Maschera

Non so come mi sia passato per la testa di venire a vederti. Credo la noia. Sono seriamente convinto che non ci sia niente di più imprevedibile e pericoloso di una persona annoiata. Si finisce a fare del male a sé stessi o agli altri. 

Non so come mi sia passato per la testa di venire a vederti. Credo il voler farti del male. Sapevo che era un momento speciale per te. Me lo avevi detto. E io me lo sono ricordato. Non mi era andata giù come per l’ennesima volta ci eravamo lasciati, ancora a prendercela per cose stupide. E io sapevo che questo momento lo avrei potuto rovinare. 

Non so come mi sia passato per la testa di venire a vederti. Credo comunque il mio interesse per te. Di solito sono una persona che trova mille ragioni per non fare qualcosa di cui non conosco pienamente a cosa porterà il risultato. In questo caso significa che ne ho trovate mille e uno per comunque rischiare. 

Mi sono divertito, tutto sommato.

Il momento in cui non trovo le cartine e allora torno indietro ricordandomi il preciso momento in cui avevo sentito il suono di qualcosa cadere a terra. Così appena le vedo, il mio sollievo viene infranto dal ragazzo davanti a me che le tira un calcio. Così al “ma quelle erano le mie cartine” il ragazzo mortificato le prende e me le ridà scusandosi. Non sono riuscito a prendermela, vuoi perché niente poteva rovinare il momento che sarebbe arrivato da lì a poco, vuoi perché la scena, se vista da fuori, faceva terribilmente ridere. 

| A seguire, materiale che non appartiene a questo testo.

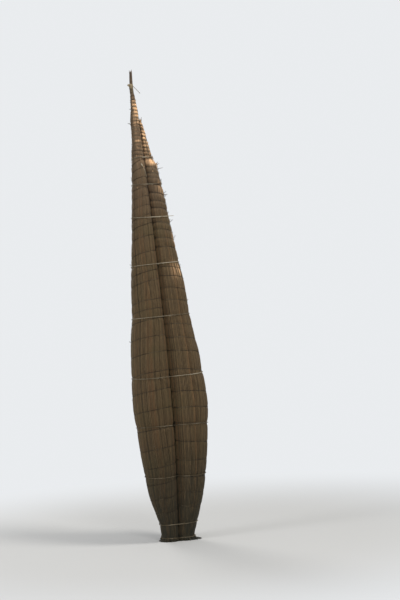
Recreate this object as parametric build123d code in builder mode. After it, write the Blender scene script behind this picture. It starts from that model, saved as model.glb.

Il momento in cui mi decido di prendermi qualcosa da bere al P40 e mi trovo davanti a me una signora anziana che beve da sola. Quando la cameriera insistendo decide di portarmi le patatine, dopo averne presa una dalla mia ciotola per offrirgliela ad una bambina, dopo che il padre della bambina non accentando il trattamento differente si butta sulla mia ciotola come se fosse un buffet, l’espressione della signora dopo aver visto la mia disapprovazione è qualcosa che mi porterò dietro per molto tempo per avermi fatto così ridere. Anche in questo caso non sono riuscito a prendermela, differentemente dal solito. Vuoi perché la situazione aveva assunto qualcosa di inspiegabilmente grottesco, vuoi che subito dopo la signora indicandomi delle ragazze ne uscì con “Sono delle belle ragazze eh? Sono molto belle eh?”. Anche lì non sono riuscito a trattenermi.

Dopo il momento in cui un vu cumprà si approccia facendosi chiamare “no grazie” ho pensato che la linea comica di questa serata potesse giungere a termine e me ne sono andato venendoti in contro. 

Quando ti ho rivista stavolta era proprio la scena che avevo immaginato. Mi sono avvicinato e mi sono messo di fronte a te, guardandoti negli occhi. Non so cosa hai provato in quel momento, immagino tanto fastidio, chissà se mi hai odiato, chissà se hai visto il male in me. Dopotutto la mia espressione arrogante, con quel sorriso accennato so bene che è qualcosa di detestabile. Mi ero preparato anche la frase nel caso mi avessi detto qualcosa, però devo dire che non ti sei scomposta e non hai detto niente, come da prassi che dovevi tenere. A quel punto ho detto che poteva bastare e me ne sono andato. 

Mi è dispiaciuto ricontarti davanti a casa tua, ma ti assicuro che è stato una casualità. Ho preso l’abitudine di parcheggiare lì, quindi non ti stavo seguendo. Purtroppo, come un diavolo che si rispetti, anche io ho sempre il tempismo dalla mia. Non volevo spaventarti al punto di farti cadere le chiavi di casa chiamandoti per nome, però anche in questo caso non potevo più farci nulla. Mi dispiace. 

Ho capito due cose da questa serata. Che nonostante fossi tu quella mascherata, anche io senza maschera non ero da meno.  Per quanto mi piaccia questo gioco delle provocazioni, la cosa che più mi ha fatto piacere è stata vederti, vederti di sfuggita, vederti fare qualcosa in cui credi ciecamente, vederti comunque forte davanti a queste situazioni in cui una persona può facilmente crollare. E poi che devo lasciarti in pace. E questo farò.